Quien no tiene conciencia de pecado y no admite que haya nadie superior a él que juzgue sus acciones, se encuentra mucho más indefenso ante la tentación de erigirse como juez y determinador supremo de lo bueno y lo malo.

Eso no significa que el creyente obre siempre rectamente, ni que no se engañe nunca; pero al menos no está solo. Está menos expuesto a engañarse a sí mismo diciéndose que es bueno lo que le gusta y malo lo que no le gusta. Sabe que tiene dentro una voz moral que en determinado momento le advertirá: basta, no sigas por ahí. Sin religión es más fácil dudar si vale la pena ser fiel a la ética. Sin religión es más fácil no ver claro por qué se han de mantener conductas que suponen sacrificios.

Esto sucede más aún cuando la moral laica se transmite de una generación a otra sin apenas reflexión. Como ha señalado Julián Marías, los que al principio sostuvieron esos principios laicos como elemento de un debate ideológico, tenían al menos el ardor y el idealismo de una causa que defendían con pasión. Pero si esa moral se transmite a los más jóvenes, a los hijos, y después a los hijos de estos, sin ninguna vinculación a creencias religiosas, es fácil que ese idealismo quede en unas simples ideas sin un fundamento claro, y por tanto pierden vigor.

Cuando se niega que hay un juicio y una vida después de la muerte, es bastante fácil que las perspectivas de una persona se reduzcan a lo que en esta vida pueda suceder.
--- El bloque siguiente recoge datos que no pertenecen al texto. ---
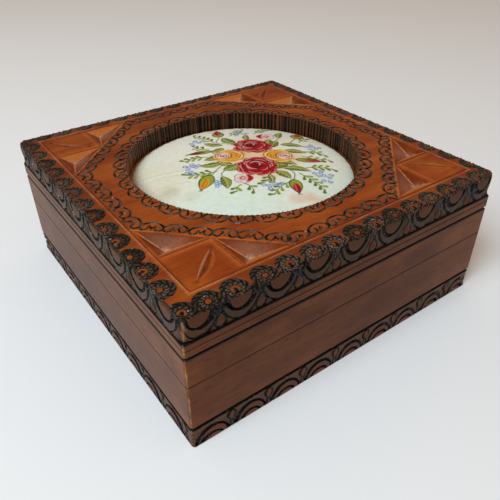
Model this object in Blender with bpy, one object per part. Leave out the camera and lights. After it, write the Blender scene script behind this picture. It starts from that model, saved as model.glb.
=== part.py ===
"""A square carved wooden casket with a lift-off lid and a round padded cloth picture in its top.

The base is a carved bottom board with four mitred walls on it. The lid is a carved top board over four mitred
walls, and it drops over a lip on the base walls. A domed cloth pad lies in a round recess of the top board.
Units are metres, +Z is up, and the origin is the middle of the underside. The front is the side at -Y.
"""

import math

import bmesh
import bpy
from mathutils import Matrix, Vector

# The case
box_side = 0.175
wall_thickness = 0.009
lid_board_thickness = 0.0125
lid_wall_height = 0.0214
base_wall_height = 0.0240
bottom_board_thickness = 0.0112
joint_gap = 0.0003

# The lip that the lid drops over
lip_thickness = 0.0042
lip_height = 0.0030
lip_clearance = 0.0004

# Edges and grooves of the case
board_corner_radius = 0.0040
board_top_round = 0.0028
wall_corner_radius = 0.0014
seam_chamfer = 0.0003
board_groove_height = 0.0010
board_groove_depth = 0.0009
band_height = 0.0062
band_line_depth = 0.0003
band_line_height = 0.0007
band_groove_height = 0.0018
band_groove_depth = 0.0014
plinth_groove_height = 0.0016
plinth_groove_depth = 0.0013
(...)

Si no se cuenta con nada más, porque no se cree en el más allá, el sentido de última responsabilidad tiende a diluirse.

—¿Y qué le dirías al que, a pesar de buscar a Dios, no tiene fe?

Buscar a Dios es un paso importante. Y casi siempre supone tener ya algo de fe. Si la búsqueda es sincera, tarde o temprano lo encontrará. Yo recomendaría a esa persona que pensara en su propia conducta y en la verdad, que reflexionara sobre qué está bien y qué está mal, y que procurara actuar conforme a ello, pues tal vez es Dios quien se lo está pidiendo. Y obrando bien estará en una buena disposición para descubrir a quien es la fuente del bien.